Devleti iftiracılarla yönetmek
İftiracılık bir seviye değil... Bir çöküş... Aynı zamanda yenilgi... Seviyesizliğin dibidir...
Allah iftiracılardan korusun...
Evet, Allah korusun ama kul? O korumasın mı?
Kulun görevleri yok mu?
Sorumluluğu yok mu?
Vicdan muhasebesi, insanlık anlayışı değer yargıları yok mu?
Var... Yoksa da olmalıdır...
Ama görülen odur ki, iftiracı, kendine bu sıfatı layık görerek değersizliği seçmiştir...
Çünkü iftira, değer değil, değersizliktir.
"Ülkücülere iftira atılıyor" dediğimiz saatlerde meğer bir yenisi daha eklenmiş ve ucu bizim gazetenin yazarlarına uzanmış da haberim yokmuş...
Cumhurbaşkanı "at izi it izine karıştı" diyerek Türkiye gerçeğini doğruladı. Buna Başbakan Binali Yıldırım da katıldı...
Katıldı da ne oldu?
Bir iftiracı daha çıksa, alsa kalemi eline, sözde bir ihbarname yazsa farklı mı olacak? Süreci yöneten bürokrasi, "Cumhurbaşkanı dâhil herkes at izi, it izine karşıtı. Doğru davranın diyor. Öyle ise bu dilekçeyi ön inceleme yapmadan işleme koymayalım mı" diyecek?..
Hayır...
Gene aynısını yapacak...
Çünkü benim ülkemde insan hakları öncelikli mesele değildir. Bu durumda bilindik o felsefe işleyecektir.
Nedir O?
"Göç yolda düzülür."
Yani?
"Hele bir gözaltına alalım, haklıysa zaten serbest kalır."

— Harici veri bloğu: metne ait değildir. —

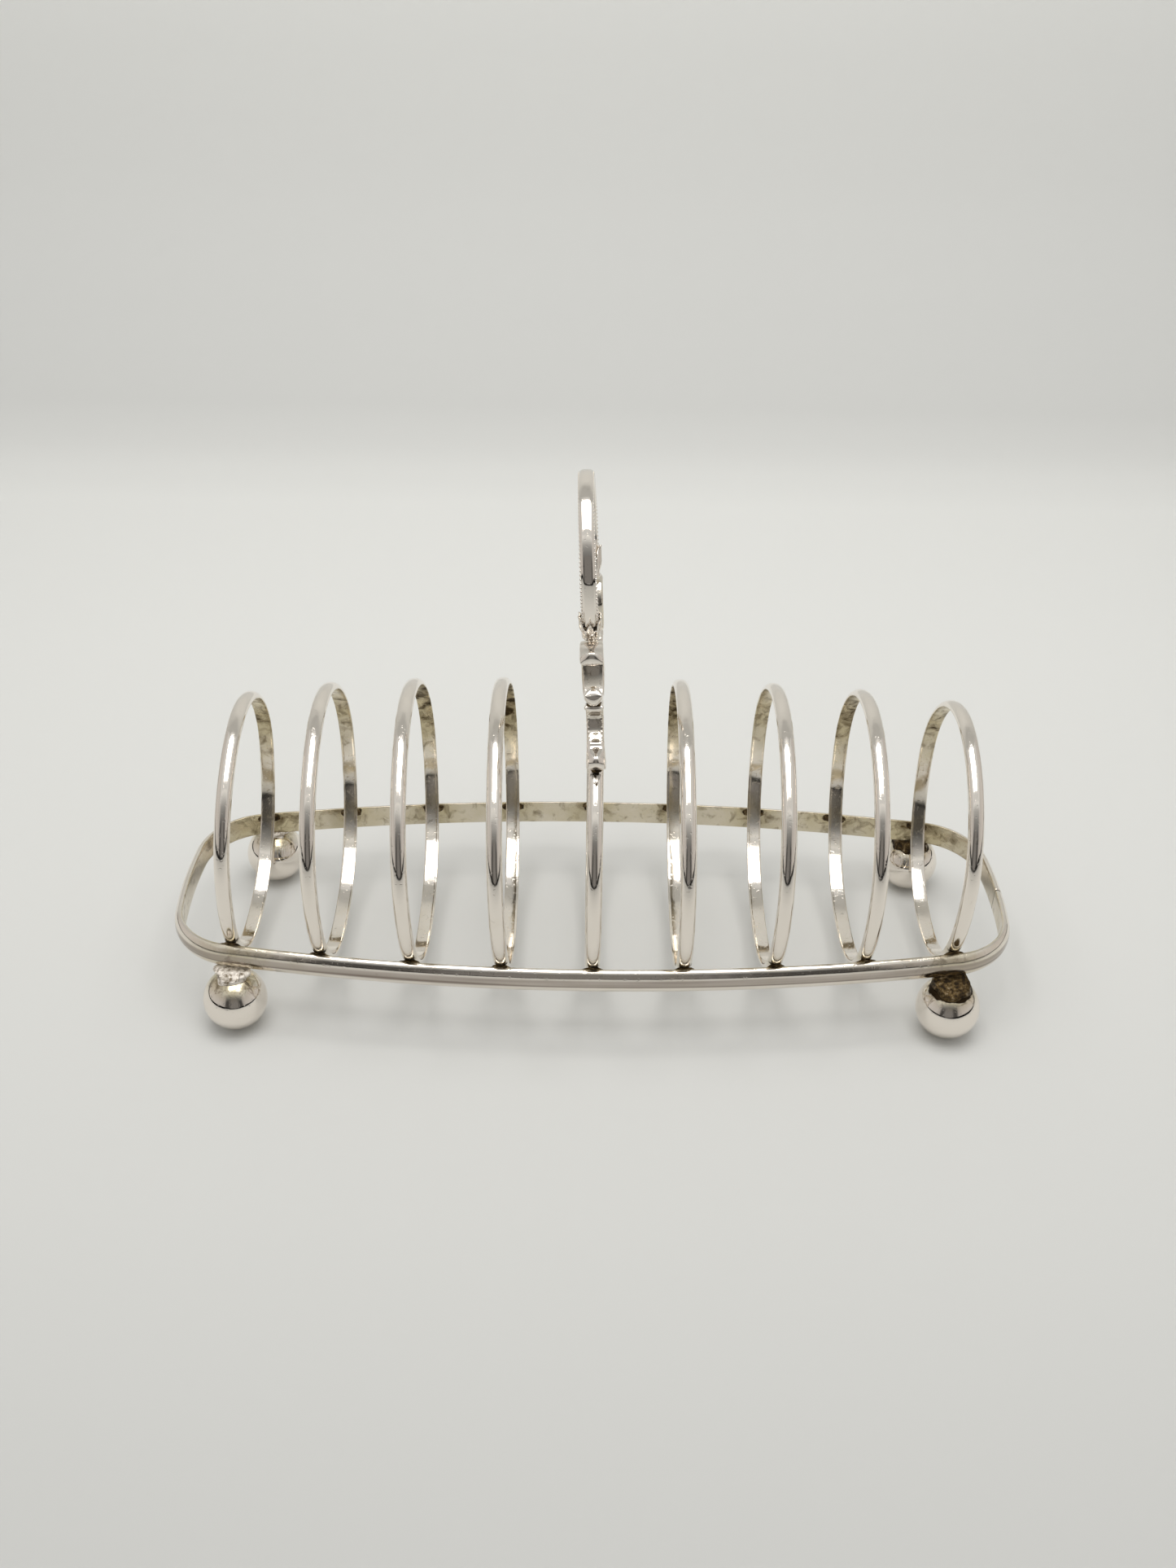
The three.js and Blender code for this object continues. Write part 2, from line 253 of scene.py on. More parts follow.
def silver_plate(name, colours, roughness, patina_amount, speck_size, wave_height):
    """Silver plate over cast or drawn metal, polished by hand for years.

    It mirrors the room in slightly wavy bands, with a warm film that gathers where a cloth can't reach,
    brown specks in that film, fine pits, and short scratches from polishing.
    """
    material, tree = new_material(name)
    coords = add_node(tree, "ShaderNodeTexCoord").outputs["Object"]
    tarnish = mark_of(tree, "tarnish")
    # Film: soft patches about 7 mm across, stronger where the piece's tarnish is.
    patches = noise_of(tree, coords, 7, Detail=3.0, Roughness=0.55)
    film_sum = multiply_add(tree, patches, 0.6, patina_amount - 0.3)
    film_sum = add_node(tree, "ShaderNodeMath", {0: film_sum, 1: tarnish}, operation="ADD").outputs[0]
    film = map_range(tree, film_sum, 0.12, 1.0, interpolation_type="SMOOTHSTEP")
    # Specks: tarnish spots, crowding together as the tarnish rises.
    specks = noise_of(tree, coords, speck_size, Detail=6.0, Roughness=0.62, Distortion=0.6)
    speck_mask = map_range(tree, multiply_add(tree, tarnish, 0.34, specks), 0.68, 0.98)
    # Flux stain: ragged edge from the specks.
    stain_mask = map_range(tree, multiply_add(tree, specks, 0.9, mark_of(tree, "stain")), 0.78, 0.98)
    colour = mix_colours(tree, film, colours.silver, colours.patina)
    colour = mix_colours(tree, speck_mask, colour, colours.tarnish)
    colour = mix_colours(tree, stain_mask, colour, colours.stain)
    # Painted reflection: a grey is mixed in where the piece is marked, and stands in for the darker room
    # mirrored in the metal.
    colour = mix_colours(tree, mark_of(tree, "worn"), colour, colours.painted_reflection_grey)
    # Roughness: polished metal, dulled by the film, the specks and the stain.
    dull = multiply_add(tree, film, 0.12, roughness)
    dull = multiply_add(tree, speck_mask, 0.25, dull)
    dull = multiply_add(tree, stain_mask, 0.3, dull)
    # Surface: hammered and filed waves 6 mm long, pits 0.9 mm across, polishing scratches 0.3 mm apart.
    waves = noise_of(tree, coords, 6, Detail=1.0)
    bump = bump_of(tree, waves, 0.35, wave_height)
    pits = map_range(tree, noise_of(tree, coords, 0.9, Detail=2.0), 0.30, 0.38)
    bump = bump_of(tree, pits, 0.25, 0.06, bump)
    along = {"Vector": coords, "Rotation": (0.4, 0.9, 0.3), "Scale": (1.0, 0.12, 1.0)}
    scratches = noise_of(tree, add_node(tree, "ShaderNodeMapping", along).outputs["Vector"], 0.3, Detail=2.0)
    bump = bump_of(tree, scratches, 0.12, 0.02, bump)
    finish_material(tree, colour, 1.0, dull, bump)
    return material


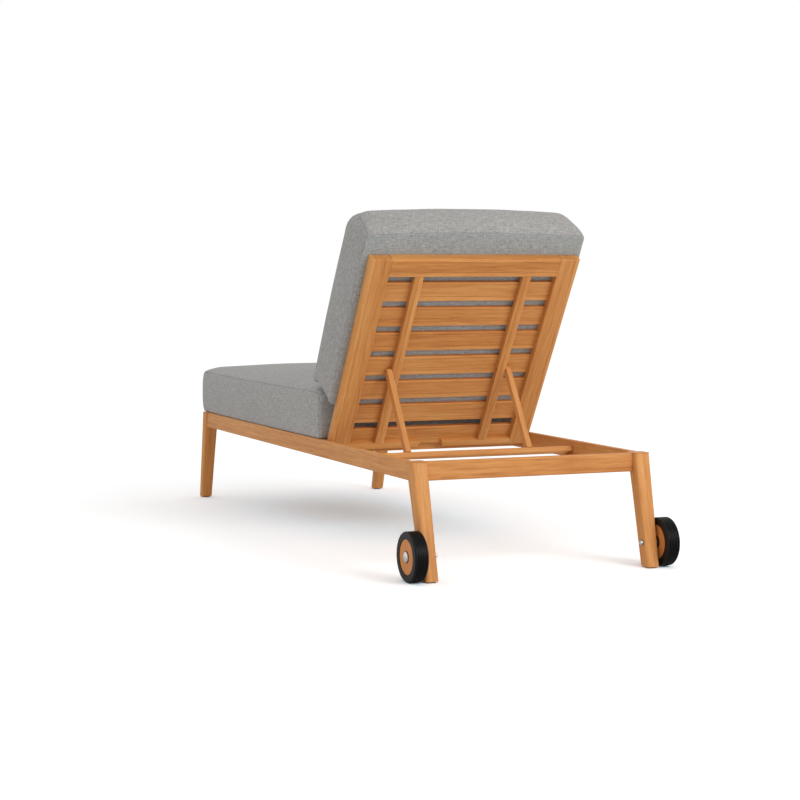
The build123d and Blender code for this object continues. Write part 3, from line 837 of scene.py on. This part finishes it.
def simulated(cushion, piece):
    """Where the cover's points come to rest under the foam's pressure."""
    pins = piece.vertex_groups.new(name="held")
    pins.add(sorted(set(cushion.seams + cushion.flat)), 1.0, "REPLACE")
    pins.add(cushion.corner_seams, corner_hold, "REPLACE")
    modifier = piece.modifiers.new("cover", "CLOTH")
    for name, value in cloth_settings.items():
        setattr(modifier.settings, name, value)
    modifier.settings.vertex_group_mass = "held"
    modifier.settings.effector_weights.gravity = 0.0
    modifier.point_cache.frame_end = fill_frames
    scene = bpy.context.scene
    for step in range(1, fill_frames + 1):
        scene.frame_set(step)
    graph = bpy.context.evaluated_depsgraph_get()
    filled = coordinates(piece.evaluated_get(graph).data)
    piece.modifiers.clear()
    piece.vertex_groups.clear()
    scene.frame_set(1)
    return filled


def fill_with_foam(cushion, piece):
    """Simulate the cover, held at its seams and on its flat back, then even and cap its moves."""
    start = coordinates(piece.data)
    moved = evened(piece.data, simulated(cushion, piece) - start)
    length = np.linalg.norm(moved, axis=1, keepdims=True)
    moved *= np.minimum(1.0, fill_cap / np.maximum(length, still))
    print(piece.name, "filled: moved by up to", round(1000 * float(length.max()), 1), "mm")
    piece.data.vertices.foreach_set("co", (start + moved).ravel())
    piece.data.update()


def sew(cushion, piece):
    """Draw the seams a little into the cushion."""
    vertices = piece.data.vertices
    normals = [vertex.normal.copy() for vertex in vertices]
    for seam, depth in ((cushion.seams, seam_groove), (cushion.corner_seams, corner_groove)):
        for index in seam:
            vertices[index].co -= depth * normals[index]


def finish_form(cushion, matrix):
    """Build, fill and sew a cushion, round it off and put it in its place."""
    piece = cushion.build()
    fill_with_foam(cushion, piece)
    sew(cushion, piece)
    piece.data.transform(matrix)
    piece.data.update()
    modifier = piece.modifiers.new("smooth", "SUBSURF")
    modifier.levels = 1
    modifier.render_levels = 1
    mesh = shaped(piece)
    piece.modifiers.clear()
    piece.data = mesh
    return piece


def make_seat_cushion():
    low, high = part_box("seat_cushion")
    foot = low.y - seat_overhang_more
    cushion = Cushion("seat_cushion_cover", seat_form, high.x, foot, high.y, pinched=True)
    return finish_form(cushion, Matrix.Translation((0.0, 0.0, low.z + cushion_clearance)))


def panel_matrix():
    """The backrest's own frame: X across, Y up the panel and Z out of its front face."""
    hinge = Vector(joints["backrest_recline"]["pos_m"])
    foot = hinge + panel_up * hinge_below_foot + panel_front * (hinge_behind_front + cushion_clearance)
    matrix = Matrix((x_axis, panel_up, panel_front)).transposed().to_4x4()
    matrix.translation = foot
    return matrix


def back_ends(height, bulge):
    """The back cushion's foot rises over the seat cushion, and its head rolls in at both seams."""
    lift = float(np.interp(height, lift_places, lift_shares))
    draw = back_head_draws[0] + (back_head_draws[1] - back_head_draws[0]) * height
    return back_foot + back_foot_lift * lift, back_head - draw * bulge


def make_back_cushion():
    half_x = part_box("back_cushion")[1].x - back_offset
    cushion = Cushion("back_cushion_cover", back_form, half_x, back_foot, back_head, back_ends)
    return finish_form(cushion, Matrix.Translation((back_offset, 0.0, 0.0)) @ panel_matrix())


def stand_in(name, solid, node, body):
    """Make a piece from a solid, which stands for a node and wears its material."""
    bmesh.ops.recalc_face_normals(solid, faces=solid.faces[:])
    mesh = bpy.data.meshes.new(name)
    solid.to_mesh(mesh)
    solid.free()
    mesh.polygons.foreach_set("use_smooth", [True] * len(mesh.polygons))
    mesh.set_sharp_from_angle(angle=sharp_angle)
    mesh.materials.append(nodes[node].material_slots[0].material)
    piece = placed(name, mesh)
    even = piece.modifiers.new("even", "WEIGHTED_NORMAL")
    even.keep_sharp = True
    piece.data = shaped(piece)
    piece.modifiers.clear()
    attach(piece, body)
    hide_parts(node)


def rounded(solid, edges, radius, steps):
    """Round a solid's edges."""
    bmesh.ops.bevel(solid, geom=edges, offset=radius, segments=steps, profile=0.5, affect="EDGES")


def join_rings(solid, near, far):
    """Close the space between two rings of as many vertices."""
    for k in range(len(near)):
        after = (k + 1) % len(near)
        solid.faces.new((near[k], near[after], far[after], far[k]))


def leg_plan(name, z, width, depth):
    """A leg's four corners at a height, whose inner and end faces lie where the node's do."""
    low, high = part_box(name)
    side, end = math.copysign(1.0, low.x), math.copysign(1.0, low.y)
    inner = min(abs(low.x), abs(high.x))
    points = [vertex.co for vertex in nodes[name].data.vertices]
    reach = max(end * point.y for point in points if abs(point.z - z) < end_reach)
    back, outer = reach - depth, inner + width
    plan = ((inner, back), (outer, back), (outer, reach), (inner, reach))
    return [(side * x, end * y, z) for x, y in plan]


def make_leg(name):
    """A raked leg with round edges, a little thicker than its node."""
    low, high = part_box(name)
    solid = bmesh.new()
    foot_size, top_size = leg_sections[name.rsplit("_", 1)[0]]
    foot = [solid.verts.new(place) for place in leg_plan(name, low.z, *foot_size)]
    top = [solid.verts.new(place) for place in leg_plan(name, high.z, *top_size)]
    for vertex in top:
        vertex.co.z += leg_lift
    solid.faces.new(foot)
    solid.faces.new(top[::-1])
    join_rings(solid, foot, top)
    sides = [edge for edge in solid.edges if abs(edge.verts[0].co.z - edge.verts[1].co.z) > long_edge]
    rounded(solid, sides, leg_corner, round_steps)
    rim = [edge for edge in solid.edges if min(vertex.co.z for vertex in edge.verts) > high.z]
    rounded(solid, rim, leg_top_round, bevel_steps)
    stand_in(name + "_shaped", solid, name, "base")


def quarter(centre, radius, start):
    """Points of a quarter round in a section, clockwise from an angle in degrees."""
    angles = [math.radians(start - 90.0 * k / round_steps) for k in range(round_steps + 1)]
    return [(centre[0] + radius * math.cos(angle), centre[1] + radius * math.sin(angle)) for angle in angles]


def tyre_section(inner, outer, radius):
    """The tyre's closed outline as (outward, radius) points, with grooves round its tread."""
    round_place = radius - tyre_shoulder
    groove_floor = radius - tyre_groove_depth
    half = tyre_groove_width / 2
    narrow = half - tyre_groove_slope
    first = inner + tyre_shoulder + tyre_groove_width
    last = outer - tyre_shoulder - tyre_groove_width
    points = [(inner, tyre_bore)]
    points += quarter((inner + tyre_shoulder, round_place), tyre_shoulder, 180.0)
    for place in np.linspace(first, last, tyre_groove_count):
        points += [(place - half, radius), (place - narrow, groove_floor)]
        points += [(place + narrow, groove_floor), (place + half, radius)]
    points += quarter((outer - tyre_shoulder, round_place), tyre_shoulder, 90.0)
    return points + [(outer, tyre_bore)]


def hub_section(inner, outer):
    """The hub's closed outline; its inner face leaves room for the spacer."""
    low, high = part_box("wheel_spacers")
    recess = (high.z - low.z) / 2 + spacer_gap
    seat = inner + wheel_widening
    points = [(seat, hub_bore), (seat, recess), (inner, recess)]
    points += quarter((inner + hub_edge, tyre_bore - hub_edge), hub_edge, 180.0)
    points += quarter((outer - hub_edge, tyre_bore - hub_edge), hub_edge, 90.0)
    return points + [(outer, hub_bore)]


def turned(section, side, centre):
    """Turn a closed outline about a wheel's axle."""
    solid = bmesh.new()
    rings = []
    for k in range(turn_steps):
        angle = 2 * math.pi * k / turn_steps
        up, out = math.sin(angle), math.cos(angle)
        places = [(side * x, centre.y + radius * out, centre.z + radius * up) for x, radius in section]
        rings.append([solid.verts.new(place) for place in places])
    for near, far in zip(rings, rings[1:] + rings[:1]):
        join_rings(solid, near, far)
    return solid


def make_wheel(name):
    """A wheel's tyre and hub, which reach a little nearer to the leg than their nodes do."""
    centre = Vector(joints["wheel_" + name + "_spin"]["pos_m"])
    side = math.copysign(1.0, centre.x)
    for node, slot in (("tyre_" + name, "tyre"), ("wheel_hub_" + name, "teak")):
        low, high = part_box(node)
        inner = min(abs(low.x), abs(high.x)) - wheel_widening
        outer = max(abs(low.x), abs(high.x))
        radius = (high.z - low.z) / 2
        section = tyre_section(inner, outer, radius) if slot == "tyre" else hub_section(inner, outer)
        stand_in(node + "_shaped", turned(section, side, centre), node, "wheel_" + name)


def make_mid_board():
    """The cross board under the last slat, shallow enough to leave the photograph's gap open."""
    low, high = (corner.copy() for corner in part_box("mid_rail"))
    low.z = high.z - mid_board_depth
    solid = bmesh.new()
    bmesh.ops.create_cube(solid, size=1.0)
    size, centre = high - low, (low + high) / 2
    for vertex in solid.verts:
        vertex.co = centre + vertex.co * size
    bmesh.ops.bevel(solid, geom=solid.edges[:], offset=board_bevel, segments=bevel_steps, affect="EDGES")
    stand_in("mid_board", solid, "mid_rail", "base")


def finish_cushion(piece, node, body, material):
    """Dress a cushion's cover, which stands for a node."""
    piece.data.materials.clear()
    piece.data.materials.append(material)
    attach(piece, body)
    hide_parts(node)


# The floor's colour to the camera: it offsets the warm light that the wood casts into the shadow,
# but not beside the tyres and feet, where little of that light falls
floor_size = 60.0
floor_plain = (0.80, 0.80, 0.80, 1.0)
floor_stops = ((0.20, (1.50, 1.95, 2.22)), (0.62, (1.32, 1.37, 1.40)), (0.92, grey(1.28)))
shadow_reach = 0.9
contact_stops = ((0.35, (0.98, 0.90, 0.86)), (0.95, unchanged))
contact_reach = 0.09
shadow_samples = 8

# How bright the world is for lighting, and how much brighter for what is seen
world_light = 0.80
world_seen_more = 0.20


def openness(tree, reach):
    """How open the space is within a reach of a surface."""
    made = tree_node(tree, "ShaderNodeAmbientOcclusion", {"Distance": reach}, samples=shadow_samples)
    return made.outputs["AO"]


def floor_material():
    """Near white to the camera, plain to the light that falls on it."""
    material, tree, shader = new_material("floor_white")
    tree.nodes.remove(shader)
    rays = tree_node(tree, "ShaderNodeLightPath").outputs["Is Camera Ray"]
    plain = tree_node(tree, "ShaderNodeBsdfDiffuse", {"Color": floor_plain})
    shadow = ramp(tree, openness(tree, shadow_reach), floor_stops)
    contact = ramp(tree, openness(tree, contact_reach), contact_stops)
    seen = tree_node(tree, "ShaderNodeBsdfDiffuse", {"Color": shaded(tree, shadow, contact)})
    joined = tree_node(tree, "ShaderNodeMixShader", {0: rays, 1: plain.outputs[0], 2: seen.outputs[0]})
    tree.links.new(joined.outputs[0], tree.nodes["Material Output"].inputs["Surface"])
    return material


def make_floor():
    """A pale floor that reads white where no shadow falls."""
    mesh = bpy.data.meshes.new("floor")
    corners = [(x * floor_size, y * floor_size, 0.0) for x, y in ((-1, -1), (1, -1), (1, 1), (-1, 1))]
    mesh.from_pydata(corners, [], [(0, 1, 2, 3)])
    mesh.materials.append(floor_material())
    floor = placed("floor", mesh)


def make_world():
    """A white world, a little brighter to the camera and in reflections than as a light."""
    world = bpy.data.worlds.new("studio")
    bpy.context.scene.world = world
    world.use_nodes = True
    tree = world.node_tree
    background = tree.nodes["Background"]
    rays = tree_node(tree, "ShaderNodeLightPath").outputs
    seen = maths(tree, "MAXIMUM", rays["Is Camera Ray"], rays["Is Glossy Ray"])
    seen = maths(tree, "MAXIMUM", seen, rays["Is Transmission Ray"])
    background.inputs["Color"].default_value = (*unchanged, 1.0)
    tree.links.new(straight(tree, seen, world_seen_more, world_light), background.inputs["Strength"])


def aim(thing, target):
    thing.rotation_euler = (Vector(target) - thing.location).to_track_quat("-Z", "Y").to_euler()


def make_lamp(name, place, target, size, power):
    light = bpy.data.lights.new(name, "AREA")
    light.shape = "DISK"
    light.size = size
    light.energy = power
    lamp = placed(name, light)
    lamp.location = place
    aim(lamp, target)


def make_camera():
    camera = bpy.data.cameras.new("camera")
    camera.sensor_width = sensor_width
    camera.lens = focal_pixels / photo_width * sensor_width
    camera.clip_end = camera_range
    holder = placed("camera", camera)
    holder.location = camera_place
    holder.rotation_euler = (math.radians(90.0) - camera_elevation, 0.0, camera_azimuth)
    bpy.context.scene.camera = holder


make_camera()
make_world()
make_floor()
make_lamp("key", place=(-1.7, 4.8, 2.6), target=(0.0, 0.0, 0.4), size=2.6, power=80.0)
dress_wood()
dress_fittings()
make_mid_board()
for leg_name in sorted(name for name in nodes if name.startswith(("leg_front", "leg_rear"))):
    make_leg(leg_name)
for wheel_name in ("left", "right"):
    make_wheel(wheel_name)
finish_cushion(make_seat_cushion(), "seat_cushion", "base", fabric("seat_fabric", seat_tint))
back_fabric = fabric("back_fabric", back_tint, is_back=True)
finish_cushion(make_back_cushion(), "back_cushion", "backrest", back_fabric)

bpy.context.scene.view_settings.view_transform = "Standard"
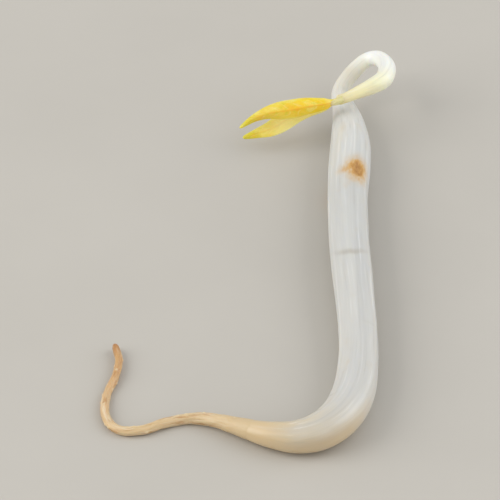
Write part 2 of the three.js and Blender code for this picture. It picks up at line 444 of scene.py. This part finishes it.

Tıpkı Yeniçağ yazarlarına yapılanlar gibi.
Demez ki; "Kimsenin özel hayatını zehir etmeyelim. Buna hakkımız yoktur. Bir ön araştırma yapalım. Bilgi toplayalım... Gerekirse kendisini çağırıp bilgi alalım ve sonra gereğini yaparız..."
Öncelikler önemli...
Önce insan...
Önce kul...
Önce hak...
Eğer önceliğiniz bunlar değilse "istim geriden gelsin." Yapacağım şey, "hapsedelim, tutuklayalım, içeri alalım..."olur.
Ee, sonra?
Sonrasını kim düşünüyor... İçeri alınanların, çoluğu çocuğu, çevresi sevenleri... Onlar kimin umurunda.
"Hak ortaya çıkar bırakırız..."
Bunlar olup bitene kadarki insana yapılan muamele ne olacak?
"O, önemli değil... Kurtulduğuna sevinip şükretsin..."
Benim ülkemde mevcut yönetim felsefesinin temelinde bu anlayış var...
Böyle olmasaydı Yavuz Selim Demirağ, Servet Avcı, Adnan İslamoğulları aramızda dolaşırken yetkililer, verilen dilekçenin incelemesini yapar, kimsenin ruhu bile duymazdı.
İşte bu sebeple hep "demokrasi" diye kendimizi paralıyoruz.
İşte bu sebeple hep, "illa da hukuk devleti" diyerek avazımız çıktığı kadar bağırıyoruz.
İşte bu sebeple daima, "insan hakları, kul hakkı," diye diye yırtınıyoruz.
İktidardakiler önceliklerini değiştirmezse daha çook sıkıntılar çekilecek. Ocaklar sönecek... Gerçekten "at izi it it izine karışacak" ve FETÖ bundan kârlı çıkacak... Bu sebeple devleti iftiracılara yönettirmemek lazımdır.